Colombe au soleil (Dove with Sun),
by Pablo Picasso (1881-1973),
executed in 1962,
colour lithograph, edition of 200
The Holy Spirit will teach you everything
John 14: 21-26
Jesus said to his disciples:
‘Anybody who receives my commandments and keeps them will be one who loves me; and anybody who loves me will be loved by my Father, and I shall love him and show myself to him.’
Judas – this was not Judas Iscariot – said to him, ‘Lord, what is all this about? Do you intend to show yourself to us and not to the world?’

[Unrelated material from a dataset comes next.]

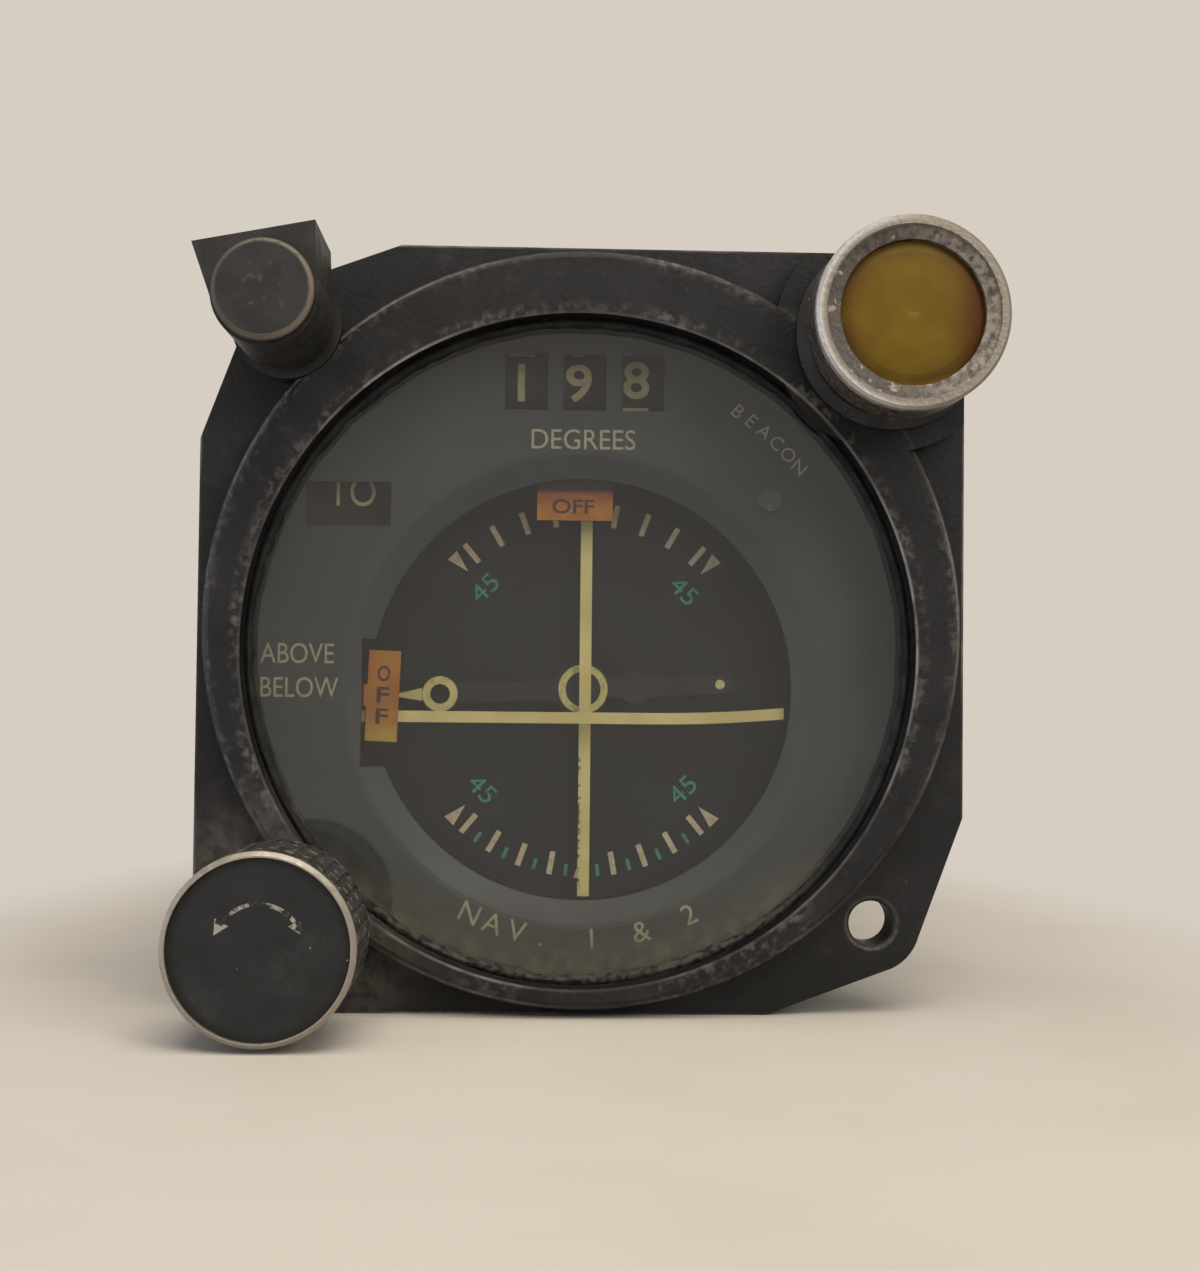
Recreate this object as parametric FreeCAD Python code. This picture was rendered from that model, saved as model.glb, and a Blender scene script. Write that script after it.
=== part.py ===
import FreeCAD, Part
import math
import os

# A round-faced navigation indicator for an aircraft panel, in millimetres.
# The dial faces -Y, up is +Z, and the origin is the middle of the flange's panel face.

# Flange and raised ring of the cast bezel
FLANGE_SIDE = 82.55
FLANGE_T = 5.0
HOLE_PITCH = 62.86
HOLE_D = 4.8
CORNER_R = 5.3
FACET_START = 20.0
SQUARE_CORNER_R = 2.0
RING_D = 80.6
RING_H = 3.5
RING_EDGE = 0.8

# Window, glass and the bead that seals it
WINDOW_X = -0.4
WINDOW_Z = -2.3
WINDOW_R = 35.8
LEDGE_W = 0.9
GLASS_T = 2.0
GLASS_DEPTH = 2.1
GLASS_GAP = 0.15
BEAD_W = 1.1
BEAD_H = 0.7

# Case behind the panel
CASE_D = 77.8
CASE_WALL = 0.8
CASE_LENGTH = 126.0
SPIGOT_WALL = 0.85
SPIGOT_L = 6.0
COLLAR_STEP = 0.55
COLLAR_EDGE = 0.4
SLIP = 0.05
COVER_T = 2.0
COVER_LIP = 3.0
COVER_LIP_WALL = 2.0

# Dial mask with its sloped lip, windows and flag notch
DIAL_X = 0.0
DIAL_Z = -6.5
MASK_Y = -1.4
MASK_T = 0.8
MASK_EDGE_GAP = 0.2
LIP_R = 23.2
LIP_W = 3.0
LIP_DEPTH = 1.3
LIP_T = 0.6
NOTCH_X = -24.1
NOTCH_H = 14.0
NOTCH_Z = -8.2
DIGIT_PITCH = 6.4
DIGIT_W = 4.7
DIGIT_H = 6.2
COUNTER_Z = 27.2
WORD_X = -25.7
WORD_Z = 13.5
WORD_W = 9.3
WORD_H = 4.8
MASK_SCREW_X = 20.4
MASK_SCREW_Z = 14.5
MASK_SCREW_R = 1.3

# Depths behind the mask, front to back
FLAG_Y = 1.0
FLAG_T = 0.2
SLOPE_BAR_Y = 1.6
COURSE_BAR_Y = 3.3
BAR_T = 0.3
POINTER_Y = 4.7
POINTER_T = 0.4
DIAL_Y = 5.5
DIAL_T = 0.8
DIAL_R = 23.9
PLATE_T = 1.4
CENTRE_PLATE_Y = 53.0
REAR_PLATE_Y = 100.0
PLATE_GAP = 0.8

# Bars, flags and vane as they stand with the power off
COURSE_BAR_X = 0.5
COURSE_BAR_W = 1.3
COURSE_BAR_LOW = -29.6
COURSE_ARM_Z = 18.1
SLOPE_BAR_Z = -9.7
SLOPE_BAR_W = 1.25
SLOPE_BAR_RIGHT = 22.6
SLOPE_BEND_X = 8.0
SLOPE_BEND_RISE = 0.7
SLOPE_ARM_X = -30.5
ARM_W = 0.8
ARM_T = 0.6
COURSE_AXIS_Y = 88.0
SLOPE_AXIS_Y = 86.5
TOP_FLAG_X0 = -5.1
TOP_FLAG_X1 = 3.3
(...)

Jesus replied: ‘If anyone loves me he will keep my word, and my Father will love him, and we shall come to him and make our home with him. Those who do not love me do not keep my words. And my word is not my own: it is the word of the one who sent me. I have said these things to you while still with you;
but the Advocate, the Holy Spirit, whom the Father will send in my name, will teach you everything and remind you of all I have said to you.’
Reflection on the Lithograph
Throughout art history, the Holy Spirit has often been depicted as a dove, mainly based on the account of the Holy Spirit descending like a dove on Jesus at His baptism. The most classic depiction of this, apart from at Christ's baptism, is when the Holy Spirit is shown in the form of a dove coming down towards Mary on beams of light, as part of the Annunciation scenes. The dove, as a symbol for the Holy Spirit, then also further led to become a sign and symbol of peace. That dove of peace sits alongside the one that brought the olive branch to Noah after the deluge, as a symbol of peace, hence we see the dove here depicted with the green olive branch.
Here we see Pablo Picasso, one of the most celebrated artists of the 20th century, using the dove as a symbol of resilience and peace during times of combat, the dove ascending triumphantly above the violence of war symbolised by the messy, angular, sharp juxtaposition of branches. The dove is flying with its wings fully open, high above a bonfire of war. Peace triumphs war.
Picasso's first dove of peace, chosen as the emblem for the First International Peace Conference in Paris in 1949, was a traditional, realistic picture of a pigeon, which he continued to draw all throughout his life. The dove here is basically drawn by 4 simple lines (tail, left wing, right wing, body). He literally would have drawn this within the space of a few minutes. Picasso also named his fourth child 'Paloma', the Spanish word for 'dove'.